Intelligent Danfoss ambitions
Danfoss is one of the companies who have wholeheartedly entered the collaboration from the very beginning. According to member of the steering committee, Claus Thybo, who is Senior Director of Technology in Danfoss Heating Segment, the company’s goal is to be able to incorporate a higher level of intelligence in Danfoss’ products.
– The important thing for us here is that we encounter other approaches and fields of specialty. Not just those who work with heating systems, but also those who work within transport and a range of other things. We learn from the way they are thinking, and from being a part of this creative environment where we try to combine things. If we look into the future, we cannot build our business upon purely mechanical products. We need to add intelligence into our products. We have that already, but there needs to be more, and that is the way we will go with DiCyPS. We need to boost our technological development, and through this collaboration and this network, we get a range of interesting ideas of what it is possible to do, Claus Thybo says.
To him, it is a matter of finding the company’s place in a market in rapid development; a market which many other companies than Danfoss and the other DiCyPS partners also focus on:
– Highly skilled companies all over the world try to do the same thing. But if we can find our niche where we are really, really good and interact with the others, then that is fine. We want to develop intelligent technology, and a major part of that will not be placed in our physical products themselves but rather in a different place that communicates with our components. Therefore, we also participate in DiCyPS in order to find out what is going on out there and how we and our products can interact with that development and be a part of it, Claus Thybo says.
Room for more
Head of center, Kim Guldstrand Larsen, emphasizes that there is room for collaboration with more companies than those already associated with the center. A future DiCyPS roadshow will call attention to the possibilities and conditions.
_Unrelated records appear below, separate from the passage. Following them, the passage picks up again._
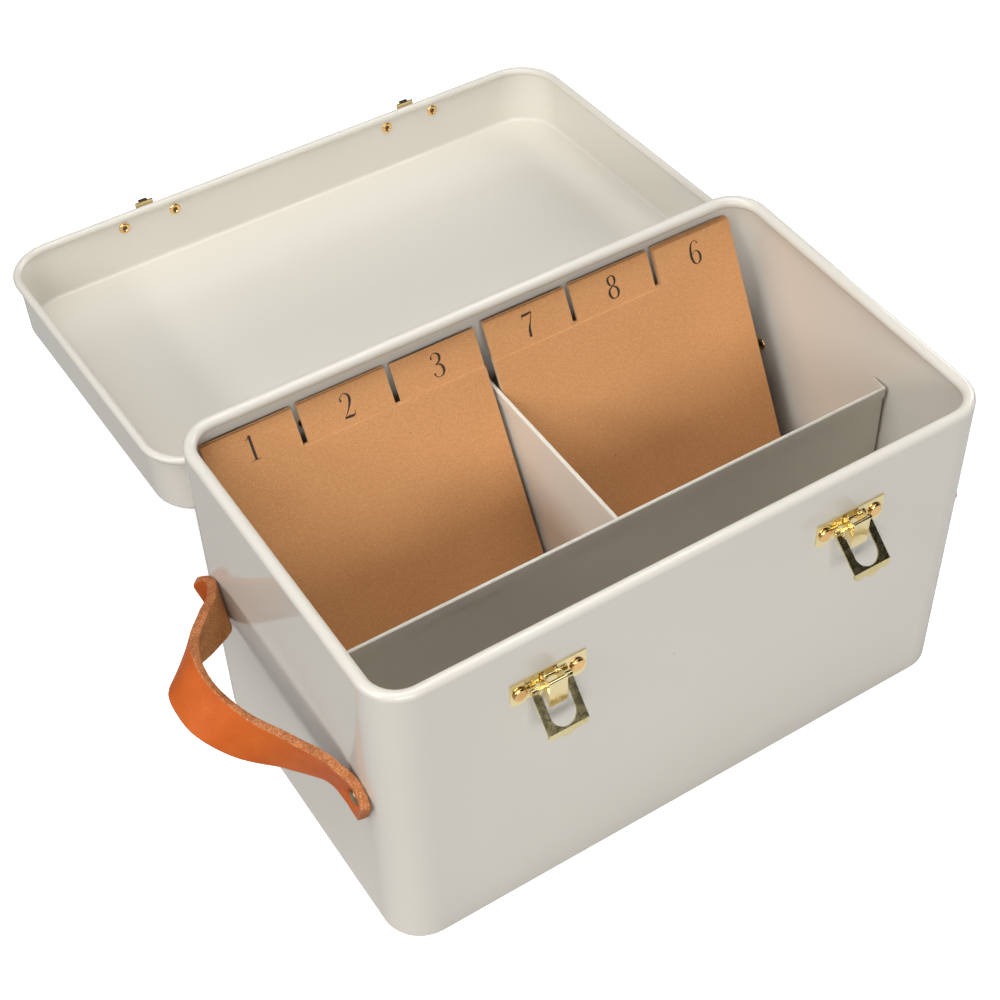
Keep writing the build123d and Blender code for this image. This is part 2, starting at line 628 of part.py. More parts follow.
def hinge_lid_leaf(sign):
    """Leaf on the lid's rear wall; its neck steps out past the bead to the middle knuckle."""
    leaf_x = sign * FITTING_X
    skin = PLATE_THICKNESS
    neck_in = PIVOT_Y + LID_NECK_IN
    with BuildPart() as leaf:
        with BuildSketch(lid_side(leaf_x - HINGE_KNUCKLE_HALF)):
            with BuildLine():
                Polyline(
                    (PIVOT_Y, PIVOT_Z - skin / 2),
                    (neck_in + skin, PIVOT_Z - skin / 2),
                    (neck_in + skin, LID_NECK_TOP + skin),
                    (lid_rear_y, LID_NECK_TOP + skin),
                    (lid_rear_y, LID_NECK_TOP),
                    (neck_in, LID_NECK_TOP),
                    (neck_in, PIVOT_Z + skin / 2),
                    (PIVOT_Y, PIVOT_Z + skin / 2),
                    close=True,
                )
            make_face()
            with Locations((PIVOT_Y, PIVOT_Z)):
                Circle(HINGE_BARREL_RADIUS)
        extrude(amount=2 * HINGE_KNUCKLE_HALF)
        with BuildSketch(lid_side(leaf_x - HINGE_HALF_WIDTH)):
            with Locations((lid_rear_y, LID_NECK_TOP)):
                Rectangle(skin, LID_LEAF_TOP - LID_NECK_TOP, align=(Align.MIN, Align.MIN))
        extrude(amount=2 * HINGE_HALF_WIDTH)
        with BuildSketch(lid_side(leaf_x - HINGE_KNUCKLE_HALF)):
            with Locations((PIVOT_Y, PIVOT_Z)):
                Circle(HINGE_PIN_RADIUS + RUNNING_GAP)
        extrude(amount=2 * HINGE_KNUCKLE_HALF, mode=Mode.SUBTRACT)
        for seat in lid_hinge_seats:
            if abs(seat.origin.X - leaf_x) < HINGE_HALF_WIDTH:
                with BuildSketch(seat):
                    Circle(RIVET_SHANK_RADIUS)
                extrude(amount=skin, mode=Mode.SUBTRACT)
    return leaf


for side_name, sign in SIDES:
    save(keeper(sign), f"keeper_{side_name}")
    save(hinge_body_leaf(sign), f"hinge_body_leaf_{side_name}")
    save(hinge_lid_leaf(sign), f"hinge_lid_leaf_{side_name}")
    hinge_pin = round_pin(sign * FITTING_X, PIVOT_Y, PIVOT_Z, HINGE_HALF_WIDTH + 0.4, HINGE_PIN_RADIUS)
    save(hinge_pin, f"hinge_pin_{side_name}")

save(rivet_set(keeper_seats, SMALL_HEAD_RADIUS, SMALL_HEAD_HEIGHT, PLATE_THICKNESS, SHEET), "keeper_rivets")
save(
    rivet_set(lid_hinge_seats, SMALL_HEAD_RADIUS, SMALL_HEAD_HEIGHT, PLATE_THICKNESS, SHEET),
    "hinge_lid_rivets",
)


def card(stack_x, lean, order, count, tab):
    """One index card leaning back on the rear wall; tab is -1, 0 or 1 for its tab's place."""
    tilt = radians(lean)
    foot_y = REAR_TAB_Y - (count - 1 - order) * CARD_PITCH - CARD_LENGTH * sin(tilt)
    face = Plane(
        origin=(stack_x, foot_y, CARD_FOOT_Z), x_dir=(1, 0, 0), z_dir=(0, -cos(tilt), sin(tilt))
    )
    half = CARD_WIDTH / 2
    body_top = CARD_LENGTH - CARD_TAB_HEIGHT
    tab_left = tab * (half - CARD_TAB_WIDTH / 2) - CARD_TAB_WIDTH / 2
    tab_right = tab_left + CARD_TAB_WIDTH
    outline = [(-half, 0), (half, 0)]
    if tab < 1:
        outline += [(half, body_top), (tab_right, body_top)]
    outline += [(tab_right, CARD_LENGTH), (tab_left, CARD_LENGTH)]
    if tab > -1:
        outline += [(tab_left, body_top), (-half, body_top)]
    with BuildPart() as sheet:
        with BuildSketch(face.offset(-CARD_THICKNESS / 2)) as card_face:
            with BuildLine():
                Polyline(*outline, close=True)
            make_face()
            upper = [v for v in card_face.vertices() if v.Y > CARD_LENGTH / 2]
            fillet(upper, radius=CARD_CORNER)
        extrude(amount=CARD_THICKNESS)
    return sheet, foot_y


# Five cards stand in the left compartment and seven in the right, front card first
LEFT_TABS = (-1, 0, 1, -1, 0)
RIGHT_TABS = (1, -1, 0, 1, -1, 0, 1)
card_number = 1
for stack_x, lean, tabs in ((LEFT_STACK_X, LEFT_LEAN, LEFT_TABS), (RIGHT_STACK_X, RIGHT_LEAN, RIGHT_TABS)):
    for order, tab in enumerate(tabs):
        sheet, foot_y = card(stack_x, lean, order, len(tabs), tab)
        save(sheet, f"card_{card_number:02d}")
        print(f"card_{card_number:02d} foot y {foot_y:.3f}")
        card_number += 1


def station(values, u, end_slope):
    """Smooth curve through six even stations, level at the middle of the strap."""
    last = len(values) - 1
    place = min(abs(u) * last, last - 1e-9)
    index = int(place)
    t = place - index
    slopes = [0.0]
    slopes += [(values[i + 1] - values[i - 1]) / 2 for i in range(1, last)]
    slopes += [end_slope]
    p0 = values[index]
    p1 = values[index + 1]
    m0 = slopes[index]
    m1 = slopes[index + 1]
    h0 = 2 * t**3 - 3 * t**2 + 1
    h1 = t**3 - 2 * t**2 + t
    h2 = -2 * t**3 + 3 * t**2
    h3 = t**3 - t**2
    return h0 * p0 + h1 * m0 + h2 * p1 + h3 * m1


RISE_END_SLOPE = HANDLE_RISE[-1] - HANDLE_RISE[-2]


def strap_point(sign, u):
    """Middle line of the strap; u is -1 at the front rivet and 1 at the rear one."""
    out = station(HANDLE_OUT, u, 0.0)
    rise = station(HANDLE_RISE, u, RISE_END_SLOPE)
    x = sign * (BODY_SIDE + HANDLE_WALL_GAP + HANDLE_THICKNESS / 2 + out)
    return Vector(x, HANDLE_HALF_SPAN * u, HANDLE_RIVET_Z + rise)


def strap_plane(sign, u):
    """Cross-section plane of the strap: local x is across its width, local y its thickness."""
    step = 1e-3
    ahead = strap_point(sign, min(u + step, 1.0))
    behind = strap_point(sign, max(u - step, -1.0))
    along = (ahead - behind).normalized()
    tilt = radians(station(HANDLE_TILT, u, 0.0))
    upward = Vector(-sign * sin(tilt), 0, cos(tilt))
    across = (upward - along * upward.dot(along)).normalized()
    return Plane(origin=strap_point(sign, u), x_dir=across, z_dir=along)


def handle_strap(sign):
    """Leather strap standing out from the side wall, with flat rounded ends on the wall."""
    with BuildPart() as strap:
        for index in range(HANDLE_SPANS + 1):
            u = -1 + 2 * index / HANDLE_SPANS
            with BuildSketch(strap_plane(sign, u)):
                Rectangle(HANDLE_WIDTH, HANDLE_THICKNESS)
        loft(ruled=True)
        for end in (-1, 1):
            root = strap_plane(sign, end)
            wall_normal = Vector(sign, 0, 0)
            outward = root.z_dir * end
            middle = root.origin + outward * (HANDLE_END / 2) - wall_normal * (HANDLE_THICKNESS / 2)
            tab_plane = Plane(origin=middle, x_dir=outward, z_dir=wall_normal)
            with BuildSketch(tab_plane) as tab_face:
                Rectangle(HANDLE_END, HANDLE_WIDTH)
                fillet(tab_face.vertices().group_by(Axis.X)[-1], radius=HANDLE_END_FILLET)
            extrude(amount=HANDLE_THICKNESS)
        for seat in handle_seats:
            if seat.origin.X * sign > 0:
                with BuildSketch(seat):
                    Circle(RIVET_SHANK_RADIUS)
                extrude(amount=HANDLE_WALL_GAP + 2 * HANDLE_THICKNESS, mode=Mode.SUBTRACT)
                sink_start = HANDLE_WALL_GAP + HANDLE_THICKNESS - HANDLE_SINK_DEPTH
                with BuildSketch(seat.offset(sink_start)):
                    Circle(HANDLE_SINK_RADIUS)
                extrude(amount=HANDLE_SINK_DEPTH + 2, mode=Mode.SUBTRACT)
    return strap


for side_name, sign in SIDES:
    save(handle_strap(sign), f"handle_strap_{side_name}")

leather_under_head = HANDLE_WALL_GAP + HANDLE_THICKNESS - HANDLE_SINK_DEPTH
save(rivet_set(handle_seats, HANDLE_HEAD_RADIUS, HANDLE_HEAD_HEIGHT, leather_under_head, SHEET), "handle_rivets")
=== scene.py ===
import math

import bmesh
import bpy
from mathutils import Matrix, Vector


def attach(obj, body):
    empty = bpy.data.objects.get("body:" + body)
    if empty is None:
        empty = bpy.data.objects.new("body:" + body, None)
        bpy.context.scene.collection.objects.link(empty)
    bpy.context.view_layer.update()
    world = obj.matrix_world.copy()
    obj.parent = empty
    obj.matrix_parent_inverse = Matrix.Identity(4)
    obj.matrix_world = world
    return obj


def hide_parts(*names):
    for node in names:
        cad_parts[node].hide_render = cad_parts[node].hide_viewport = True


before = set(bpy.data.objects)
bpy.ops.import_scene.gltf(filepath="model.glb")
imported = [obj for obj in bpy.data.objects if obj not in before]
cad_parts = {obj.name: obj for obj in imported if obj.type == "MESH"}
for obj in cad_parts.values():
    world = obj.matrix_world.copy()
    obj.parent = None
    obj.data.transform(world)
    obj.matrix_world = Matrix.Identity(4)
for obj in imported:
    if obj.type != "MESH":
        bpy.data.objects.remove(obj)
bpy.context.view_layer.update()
MM = 0.001

# Sizes of the seed box in millimetres, the same as in its construction
BODY_HALF_LENGTH = 150.0
BODY_HALF_WIDTH = 88.5
SHEET = 0.8
LID_HALF_WIDTH = 92.5
LID_OPEN_ANGLE = math.radians(183.6)
LID_PIVOT = Vector((0, 93.0, 147.4))
FITTING_X = 75.5
LATCH_SHIFT = -0.8
RIVET_SPACING = 26.7
KEEPER_RIVET_SPACING = 27.7
KEEPER_RIVET_Z = 160.4
PLATE_RIVET_Z = 138.1
HINGE_RIVET_Z = 141.2
LID_LEAF_RIVET_Z = 161.8
DIVIDER_MIDDLE_Y = -26.4
DIVIDER_TOP = 128.0
DIVIDER_HALF_LENGTH = 147.6
CARD_WIDTH = 136.4
CARD_LENGTH = 175.0
CARD_TAB_HEIGHT = 18.2
CARD_TAB_WIDTH = 43.6
CARD_THICKNESS = 0.3
CARD_PITCH = 0.46
CARD_FOOT_Z = 2.4
REAR_TAB_Y = 86.0
LEFT_STACK_X = -70.8
RIGHT_STACK_X = 69.9
LEFT_LEAN = math.radians(29.2)
RIGHT_LEAN = math.radians(28.3)
LEFT_TABS = (-1, 0, 1, -1, 0)
RIGHT_TABS = (1, -1, 0, 1, -1, 0, 1)


# Small mesh helpers


def piece_from(bm, name, materials, sharp=35):
    """Turns a bmesh drawn in millimetres into an object of the scene, in metres."""
    bmesh.ops.remove_doubles(bm, verts=bm.verts, dist=1e-5)
    bmesh.ops.recalc_face_normals(bm, faces=bm.faces)
    bmesh.ops.scale(bm, vec=(MM, MM, MM), verts=bm.verts)
    mesh = bpy.data.meshes.new(name)
    bm.to_mesh(mesh)
    bm.free()
    for polygon in mesh.polygons:
        polygon.use_smooth = True
    mesh.set_sharp_from_angle(angle=math.radians(sharp))
    for material in materials:
        mesh.materials.append(material)
    piece = bpy.data.objects.new(name, mesh)
    bpy.context.scene.collection.objects.link(piece)
    return piece


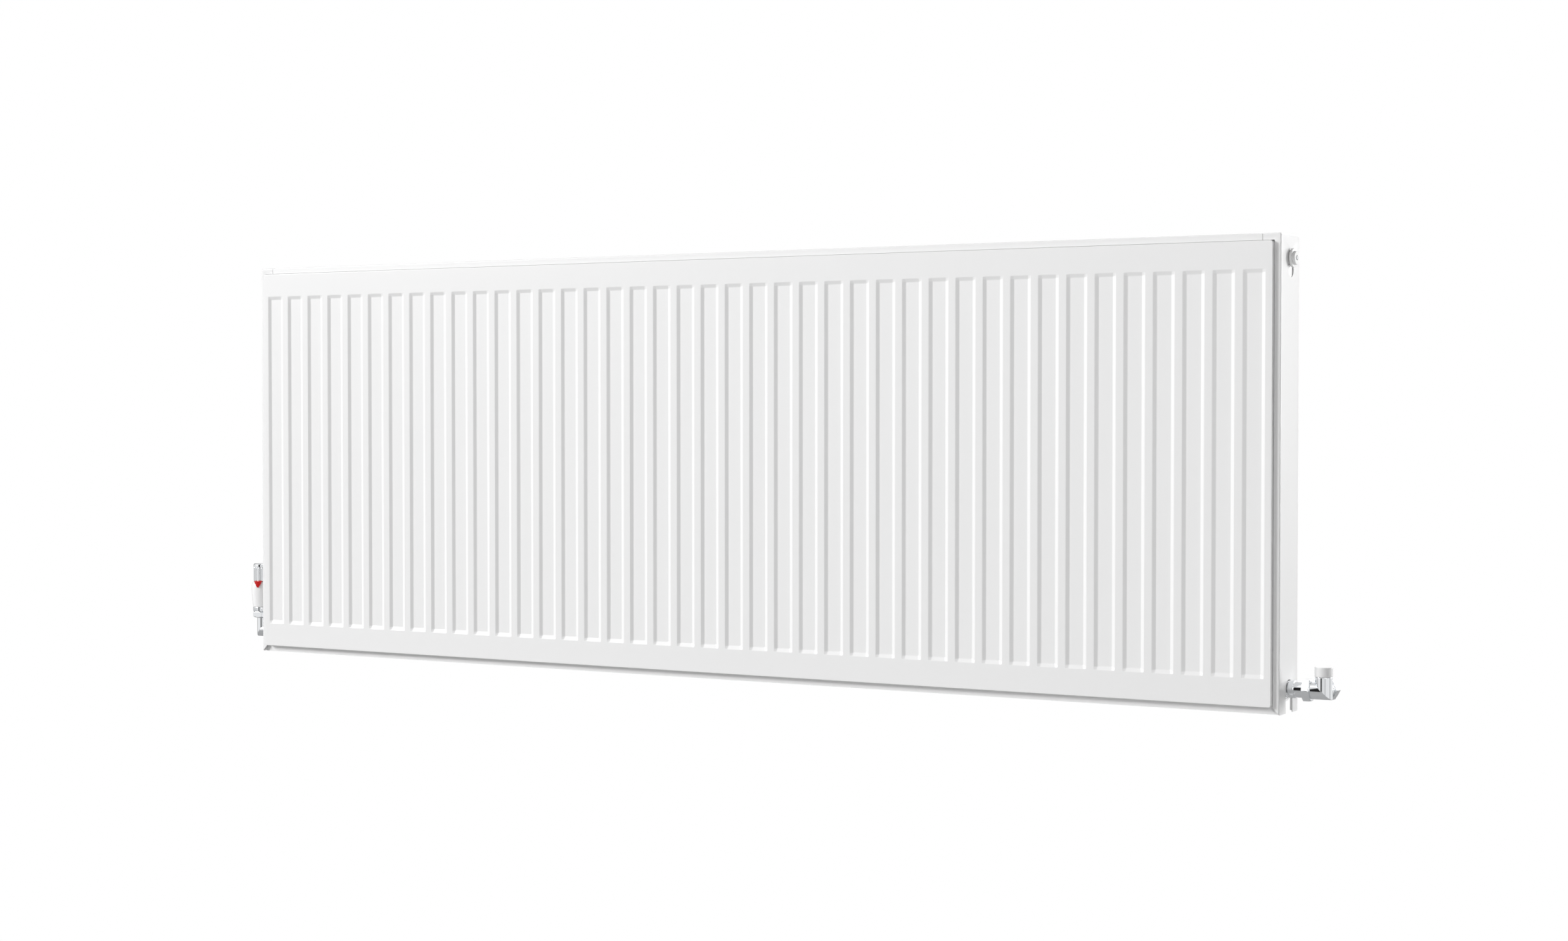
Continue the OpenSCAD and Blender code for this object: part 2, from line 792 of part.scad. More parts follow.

– This is no private party. If companies, housing associations, CHP plants or other parties who fit into concrete demonstration projects are interested, we are very open for collaboration, Kim Guldstrand Larsen says.
Further information
- Results, experiences and conclusions from the first year of the DiCyPS center were presented at an annual meeting at Aalborg University which offered both concrete examples of Smart City activites in the Municipality of Aalborg, demonstrations of current DiCyPS projects and presentations from partners and related research centers including DTU’s CITIES (Centre for IT-Intelligent Energy Systems in cities).
- Participating Danish partners are: Balsgard Norgard ApS, Blip Systems, Danfoss, Energistyrelsen, FlexDanmark, Huge Lawn – Miracle Apps, INSERO Software, LB Insurance, Nyfors, SCADA International, Seluxit ApS, Rambøll, Rejsekort A/S, the Municipality of Aalborg and the North Denmark Region.
- Several international research institutions participate in the basic ICT research of the project. This includes the technical German university TU Dresden, the national French department of Information Technology INRIA and the British University College London.